A decade ago, the intimate cafe was Django, the foodie mecca at Fourth and South, launched with her then-husband chef Bryan Sikora, the most gushed-over BYO in town; the only small fry, in fact, to crack the charmed circle of four-bell review winners. (There the brioche came baked in little clay flower pots.)

Then in 2007 after the couple moved to Kennett Square, it was the rustic prepared-food shop and bakery Talula's Table (named for their daughter Annalee Talula), which serves a single farm-sourced dinner each night around its folksy 12-seat pine farm table, a meal so exquisite, so personal, and so tuned to the beat of the season that it would become, and remains, the toughest reservation in the land - an extraordinary one-year wait for the $100 seat.

At that cafe, you might have had wild strawberries picked from Olexy's backyard, or short-season rock shrimp from Alaska, or eggs from Mrs. Wickersham down the road: Talula's Garden, on the other hand, Olexy says, "is more farm-to-table-inspired. We don't quite have eggs from the neighbor or three [local] lambs hanging in the walk-in like we do at Talula's Table."

Truth be told, the farm-to-table shtick is getting a little tiresome. A new venue seems to open weekly. But clean, original food, mindful service, a room with a narrative, a leafy park out front?

It's hard to get too much of that.

There has been a lot of water over the dam since the move to Kennett. There was a false start to open a second restaurant in mushroom country. A tentative deal to come back to Philadelphia and revive Stephen Starr's late, lamented Blue Angel, which Olexy once general-managed. Then Aimee and Bryan split in a divorce - cheating husband, wounded-wife story worthy of a country music ballad.

But here she was in clogs and ponytail, faded jeans and seagull-gray sweater on opening week, back in town, back on her feet, back with her peppery machine-gun delivery, giving a cheese tutorial: "It works best if we sell a ton of cheese," she told the servers, "not just to make more money, but so we can move it, rotate it with the season. . . .They have a time of their life when they need to be eaten."

Talula's Garden was making its debut southwest of Independence Hall in the bones of another Starr space, which once housed the short-lived Washington Square restaurant in the art deco N.W. Ayer Building, the hive once of ad men circa the Mad Men era.

And this time around Starr (with more than 20 restaurants under his belt) would be her official collaborator, and her uncharacteristically deferential partner.

It can seem an odd power couple, a bit of Beauty and the Beast about it, but Starr now had the horse (along with new chef Mike Santoro) that might take him to the serious-food winner's circle; and Olexy now had the horsepower to make her dreams come true.

This time around, the frosted-glass panel that had blocked views of the serene, historic square had come down, replaced by Olexy with a wrought-iron gate, its garden path paved in Pennsylvania bluestone and brick to make it seem an extension of the park itself.

She'd acted as her own general contractor, recasting ceiling planking from old Vlasic pickle vats in Milford, Del.

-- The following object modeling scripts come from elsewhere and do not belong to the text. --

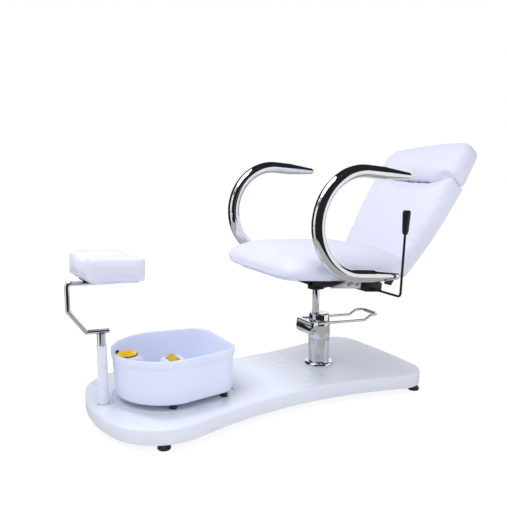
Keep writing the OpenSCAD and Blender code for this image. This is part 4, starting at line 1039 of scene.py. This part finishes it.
class SPACHAIR_OT_back_cushions(bpy.types.Operator):
    """Backrest cushion and the bolster that heads it"""
    bl_idname = "spachair.back_cushions"
    bl_label = "Back cushions"

    def execute(self, context):
        covers = {}
        for node, name, voxel, sign in (("backrest_cushion", "back_pad", 0.006, -1),
                                        ("headrest_cushion", "head_pad", 0.005, 1)):
            pad = cad_copy(node, name)
            whole = points_of(pad)
            remeshed(pad, voxel, rounds=8)

            def clear_of_board(co):
                return smooth_step(PAD_REAR - to_back(co)[:, 1], 0.001, 0.014)
            blown_up(pad, sizes().back_fill, held=clear_of_board)
            finely(pad, whole, to_back, back_to_world)
            local = to_back(points_of(pad))
            local[:, 2] -= sign * SEAM_PRESS * np.exp(-((local[:, 2] - SEAM_U) / 0.02) ** 2)
            local[:, 2] += seam_shift(local)
            if node == "headrest_cushion":
                local[:, 2] -= shrug(local)
            set_points(pad, back_to_world(local))
            puckered(pad, depth=0.0010, sign=sign)
            if node == "headrest_cushion":
                dent = [from_back(0.150 + 0.004 * i, -0.050 + 0.002 * i, 0.60 - 0.018 * i) for i in range(8)]
                grooved(pad, dent, width=0.016, depth=0.0035)
                side = [from_back(0.238, 0.020 - 0.006 * i, 0.615 - 0.019 * i) for i in range(8)]
                grooved(pad, side, sizes().seam_width, sizes().seam_depth)
            standing(pad, "back", "upholstery", node)
            covers[name] = pad
        across = np.array([(0.215 - 0.010 * i, -0.066, SEAM_U) for i in range(44)])
        front = [from_back(x, n, u - 0.012 + climb) for (x, n, u), climb in zip(across, seam_shift(across))]
        seam = stitched("seam_stitches", covers["back_pad"], front, sizes().stitch_length * 1.35)
        standing(seam, "back", "upholstery", finish="white_thread")
        return {"FINISHED"}


# The footrest's bar: its turn about the post, its height, and how far its tail reaches past the post.
BAR_TURN, BAR_Z, BAR_TAIL = 5.0, 0.337, 0.024


class SPACHAIR_OT_footrest_pad(bpy.types.Operator):
    """Footrest pad with a hollow for the calves, and the plug in the tail of its bar"""
    bl_idname = "spachair.footrest_pad"
    bl_label = "Footrest pad"

    def execute(self, context):
        pad = cad_copy("footrest_pad", "leg_pad")
        whole = points_of(pad)
        remeshed(pad, voxel=0.004, rounds=6)
        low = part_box("footrest_pad")[0]
        blown_up(pad, sizes().pad_fill, held=lambda co: smooth_step(co[:, 2] - low.z, 0.0, 0.012))
        finely(pad, whole)
        standing(pad, "footrest", "upholstery", "footrest_pad")
        turn = math.radians(BAR_TURN)
        tail = (-math.sin(turn) * BAR_TAIL, POST_Y + math.cos(turn) * BAR_TAIL, BAR_Z)
        plug = ball(tail, 0.00795, segments=32, rings=16)
        plug.name = "bar_plug"
        smoothed(plug)
        standing(plug, "footrest", "chrome")
        return {"FINISHED"}


# ---------- foot basin ----------

# Out and up in millimetres, from the middle of the base up the outside, over the rim and down the inside.
BASIN_PROFILE = (
    (-40, 0), (-14, 0), (-10, 0.2), (-6, 0.9), (-3, 2.5), (-1, 6), (0, 11), (1.6, 40), (3.4, 74), (5.0, 104),
    (5.9, 120), (6.4, 127), (6.9, 131), (7.8, 133), (9.2, 134.4), (10.0, 136.5), (10.6, 142), (11.2, 149),
    (11.5, 154), (11.2, 157), (10.2, 159.2), (8.6, 160.0), (6.6, 159.8), (4.9, 158.6), (3.9, 156.4),
    (3.2, 152), (1.6, 126), (-1.2, 76), (-3.6, 34), (-5.0, 20), (-7.2, 13), (-11, 9), (-17, 7), (-40, 6.5))
# The last rings of the profile, which the finger grips leave alone.
INNER_RINGS = 11


class SPACHAIR_OT_basin(bpy.types.Operator):
    """Foot basin with a rolled rim and finger grips"""
    bl_idname = "spachair.basin"
    bl_label = "Foot basin"

    def execute(self, context):
        rings = [lifted(basin_plan(out / 1000), BASIN_Z + up / 1000) for out, up in BASIN_PROFILE]
        tub = drawn_up("foot_tub", rings)
        co = points_of(tub)
        height = co[:, 2] - BASIN_Z
        outward = np.linalg.norm(co[:, :2] - np.array([0.0, -0.42]), axis=1)
        side = smooth_step(np.abs(co[:, 0]), 0.120, 0.140)
        along = np.exp(-((co[:, 1] + 0.395) / 0.055) ** 4)
        band = np.exp(-((height - 0.122) / 0.0085) ** 2)
        outer = (outward > 0.10) & (height < 0.134)
        inner = np.zeros(len(co), bool)
        inner[-len(rings[0]) * INNER_RINGS:] = True
        press = sizes().rim_roll * side * along * band * (outer & ~inner)
        co[:, 0] -= np.sign(co[:, 0]) * press
        set_points(tub, co)
        smoothed(tub, 40.0)
        standing(tub, "basin", "basin_plastic", "basin_tub")
        bed = cad_copy("massage_bed", "massage_humps")
        remeshed(bed, voxel=0.0025, rounds=8)
        smoothed(bed)
        standing(bed, "basin", "basin_plastic", "massage_bed")
        return {"FINISHED"}


POD_CORNER = 0.012
POD_EDGE = 0.007
LAMP = (0.0, -0.816 + PUMP_Y)


def pod_plan(radius, width, front):
    """Plan of the control pod: the toe's arc, straight flanks and two rounded corners."""
    soft = POD_CORNER
    a = math.degrees(math.asin(width / radius))
    back = arc(TOE[0], TOE[1], radius, -90 - a, -90 + a, 30)
    right = arc(width - soft, -front - soft, soft, 0, 90, 7)
    left = arc(soft - width, -front - soft, soft, 90, 180, 7)
    return [(x, y + PUMP_Y) for x, y in back + right + left]


NUB_ROWS, NUBS_ROUND, NUB_RADIUS = 6, 11, 0.0038


class SPACHAIR_OT_basin_controls(bpy.types.Operator):
    """Control pod with its amber lamp, and the nubbed massage rollers"""
    bl_idname = "spachair.basin_controls"
    bl_label = "Basin controls"

    def execute(self, context):
        low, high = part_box("control_pod")
        rings = []
        for t in (0.0, 0.2, 0.4, 0.6, 0.8, 0.9):
            rings.append(lifted(pod_plan(0.167 + 0.0155 * t, 0.0535 - 0.002 * t, 0.7705 + 0.002 * t),
                                low.z + (high.z - low.z) * t))
        for i in range(7):
            a = math.radians(15 * i)
            inset = POD_EDGE * (1 - math.cos(a))
            rings.append(lifted(pod_plan(0.1825 - inset, 0.0515 - inset, 0.7725 + inset),
                                high.z - POD_EDGE * (1 - math.sin(a))))
        pod = drawn_up("lamp_pod", rings)
        plan = oval(0.0272, 0.0312, *LAMP)
        cut_away(pod, drawn_up("recess", [lifted(plan, high.z - 0.005), lifted(plan, high.z + CUT_OVER)]))
        smoothed(pod, 35.0)
        standing(pod, "basin", "basin_plastic", "control_pod")

        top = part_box("lamp_lens")[1].z
        shell = [(0.06, top - 0.0022), (0.35, top - 0.0028), (0.62, top - 0.0046), (0.80, top - 0.0074),
                 (0.90, top - 0.0106), (0.925, high.z + 0.0005), (0.985, high.z + 0.0001),
                 (0.993, high.z + 0.0035), (0.96, high.z + 0.0062), (0.87, high.z + 0.0095),
                 (0.72, high.z + 0.0120), (0.52, high.z + 0.0136), (0.28, top - 0.0003), (0.06, top)]
        lens = drawn_up("lamp_dome", [lifted(oval(0.031 * k, 0.035 * k, *LAMP), z) for k, z in shell])
        smoothed(lens)
        standing(lens, "basin", "amber_plastic", "lamp_lens", finish="amber_lens")

        jets = joined("lamp_beads", [
            ball((LAMP[0] + x, LAMP[1] + y, high.z + 0.0002), 0.0046, segments=24, rings=14)
            for x, y in ((-0.013, 0.012), (0.010, 0.017), (0.016, -0.004), (-0.004, -0.002),
                         (-0.017, -0.011), (0.004, -0.019))])
        smoothed(jets)
        standing(jets, "basin", "black_plastic")

        for node, body, name in (("massage_roller_left", "roller_left", "nubbed_roller_left"),
                                 ("massage_roller_right", "roller_right", "nubbed_roller_right")):
            first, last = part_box(node)
            length = last.x - first.x
            axis = ((first.y + last.y) / 2, (first.z + last.z) / 2)
            rise = sizes().nub_rise
            core = (last.z - first.z) / 2 - rise
            profile = [(0.0, 0.0031), (0.0, core - 0.0045), (0.0004, core - 0.0028), (0.0014, core - 0.0011),
                       (0.003, core - 0.0002)]
            middle = [(0.0038 + (length - 0.0076) * i / 62, core) for i in range(63)]
            profile = profile + middle + [(length - x, r) for x, r in reversed(profile)]

            def nubs(along, turn):
                pitch = length / NUB_ROWS
                row = np.clip(np.floor(along / pitch), 0, NUB_ROWS - 1)
                dx = along - (row + 0.5) * pitch
                step = 2 * math.pi / NUBS_ROUND
                phase = turn + (row % 2) * step / 2
                dt = (phase / step - np.round(phase / step)) * step * core
                d = np.sqrt(dx ** 2 + dt ** 2) / NUB_RADIUS
                return rise * np.sqrt(np.clip(1 - np.clip(d, 0, 1) ** 2.2, 0, 1))
            roller = turned_ring(name, profile, around=132, start=(first.x, *axis), swell=nubs)
            standing(roller, body, "amber_plastic", node)
        return {"FINISHED"}


# ---------- castings, plates and boards with broken edges ----------

EDGED = (
    ("pump_head", 0.0016), ("pedal_yoke", 0.0012), ("seat_mount_plate", 0.0010), ("seat_frame", 0.0012),
    ("armrest_mount_left", 0.0010), ("armrest_mount_right", 0.0010), ("hinge_bracket_left", 0.0012),
    ("hinge_bracket_right", 0.0012), ("back_arm_left", 0.0010), ("back_arm_right", 0.0010),
    ("recline_crank", 0.0008), ("back_board", 0.0020), ("seat_board", 0.0020), ("pad_board", 0.0012),
    ("pad_plate", 0.0008), ("lock_housing", 0.0018), ("control_knob", 0.0006), ("swivel_hub", 0.0010),
    ("post_tube", 0.0006), ("release_grip", 0.0010))

# The footrest's board is wrapped in the pad's cover.
WRAPPED = {"pad_board": "upholstery"}
# How much fuller the release grip is than its construction part, square to its length.
GRIP_FULL = 1.2


class SPACHAIR_OT_broken_edges(bpy.types.Operator):
    """Rounds the edges of castings, plates and boards, so that they catch the light"""
    bl_idname = "spachair.broken_edges"
    bl_label = "Broken edges"

    def execute(self, context):
        for node, width in EDGED:
            piece = softened(node, f"edged_{node}", width)
            if node == "release_grip":
                co = points_of(piece)
                spine = np.polyval(np.polyfit(co[:, 2], co[:, 1], 1), co[:, 2])
                co[:, 1] = spine + (co[:, 1] - spine) * GRIP_FULL
                set_points(piece, co)
            standing(piece, frame["nodes"][node]["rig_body"], WRAPPED.get(node, SLOTS[node]), node)
        return {"FINISHED"}


# ---------- finishes on the construction parts ----------

class SPACHAIR_OT_finishes(bpy.types.Operator):
    """Finishes of all construction parts that stay in view"""
    bl_idname = "spachair.finishes"
    bl_label = "Finishes"

    def execute(self, context):
        for name, obj in frame["nodes"].items():
            obj.data.materials.clear()
            obj.data.materials.append(finish_of(SLOTS[name]))
        return {"FINISHED"}


class SPACHAIR_PT_panel(bpy.types.Panel):
    """Pieces of the chair"""
    bl_idname = "SPACHAIR_PT_panel"
    bl_label = "Pedicure spa chair"
    bl_space_type = "VIEW_3D"
    bl_region_type = "UI"
    bl_category = "Spa chair"

    def draw(self, context):
        for group in (context.scene.spa_chair_sizes, context.scene.spa_chair_colours):
            for key in group.__annotations__:
                self.layout.prop(group, key)
        for maker in MAKERS:
            self.layout.operator(maker.bl_idname)


MAKERS = (SPACHAIR_OT_stage, SPACHAIR_OT_finishes, SPACHAIR_OT_platform, SPACHAIR_OT_seat_cushion,
          SPACHAIR_OT_back_cushions, SPACHAIR_OT_footrest_pad, SPACHAIR_OT_basin, SPACHAIR_OT_basin_controls,
          SPACHAIR_OT_broken_edges)
CLASSES = (ChairSizes, ChairColours, *MAKERS, SPACHAIR_PT_panel)


def register():
    for cls in CLASSES:
        bpy.utils.register_class(cls)
    bpy.types.Scene.spa_chair_sizes = bpy.props.PointerProperty(type=ChairSizes)
    bpy.types.Scene.spa_chair_colours = bpy.props.PointerProperty(type=ChairColours)


def unregister():
    del bpy.types.Scene.spa_chair_colours
    del bpy.types.Scene.spa_chair_sizes
    for cls in reversed(CLASSES):
        bpy.utils.unregister_class(cls)


def main():
    register()
    for maker in MAKERS:
        group, name = maker.bl_idname.split(".")
        getattr(getattr(bpy.ops, group), name)()
    nothing_selected()


if __name__ == "__main__":
    main()
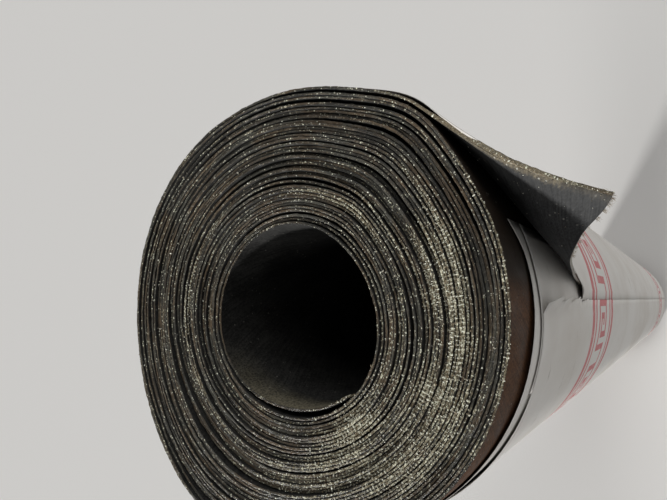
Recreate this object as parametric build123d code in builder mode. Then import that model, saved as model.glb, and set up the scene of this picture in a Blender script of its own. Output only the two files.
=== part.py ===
"""Roll of roofing felt, standing on one end, with the corner of its free edge lifted."""

import os
from math import cos, radians, sin

from build123d import *

os.makedirs("parts", exist_ok=True)

# The roll stands on the floor with its bore along Z, and the origin is the bore's centre at the floor.
# Angles are in degrees from +X, counter-clockwise seen from above, and the sheet winds outwards clockwise.

# The felt and its winding
felt_width = 1000.0
felt_thickness = 1.2
outer_radius = 75.0
bore_radius = 30.0

# How far each turn's edge stands back from the two ends, from the bore outwards and repeating
upper_wander = (0.0, 0.6, 0.2, 1.0, 0.4, 0.8, 0.3)
lower_wander = (0.0, 0.8, 0.8, 0.3, 0.3, 1.0, 1.0)

# The free edge, and its corner that is lifted at the upper end
free_edge_angle = 10.0
lift_angle = 45.0
lift_depth = 130.0
curl_radius = 188.0

# The lifted sheet starts a little inside the barrel, so that it grows out of it without a seam
root_lead = 7.0
root_sink = 0.7
bared_relief = 0.05
lift_shares = (1.0, 0.66, 0.33, 0.0)

# The loose inner end, whose edge is a step along the bore and which leaves a gap behind it at the upper end
inner_edge_angle = -45.0
inner_edge_fade = 65.0
inner_edge_step = 1.0
inner_gap = 1.8
inner_gap_angle = 66.0
inner_gap_depth = 160.0
inner_edge_hold = 3.0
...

She'd hired ex-convicts to do some carpentry. She'd rescued the rolled-glass cottage windows from the Chester County farm that was the set of the M. Night Shyamalan movie The Village, backing them with soft-glow lighting and whimsical bird patterns from the Manayunk textile-printer Galbraith & Paul.

She'd installed, as part of the homey look, unwieldy floor lamps hovering over tables (a detail that drove the maintenance-conscious Starr operations guys nuts). Candles were set in jelly glasses. Crunchy cookbooks propped here and there. Bent-spoon napkin rings. A garden-loving quote from Alice Waters, the seasonal-foods guru, is stenciled around the ceiling.

Enumerated, the details sound like a Bucks County B&B gone wild. And in the full afternoon light, the 80-seat dining room, and even the 60-some-seat adjoining garden, can feel chockablock and overthought.

But as evening falls, the space transforms, the seed packs and jelly glasses, the dramatic drum lamps and wood flooring muting and blending, losing their identities, becoming background music.

In the classic, tall-ceilinged space, the room rises a short level or two under the drum lights toward an altarlike, 2,000-pound salvaged stone counter - the stage for Olexy's star performers, her pet artisanal and farmstead cheeses.

And at twilight in the garden, painted porch chairs set around cafe tables, candles lit in the jelly glasses, pinpoint lights peeking like fireflies on the wall, you can spoon into a veloute of sweet peas poured over Long Island squid, or contemplate a curl of glazed lobster tail with pork belly, and take in a vista of spring budding in the square.

Or you can consider, at shorter range, a massive slab of polished sycamore in the garden that has been fashioned into a table.

It is surrounded, in echo of its famed forebear, by 12 seats.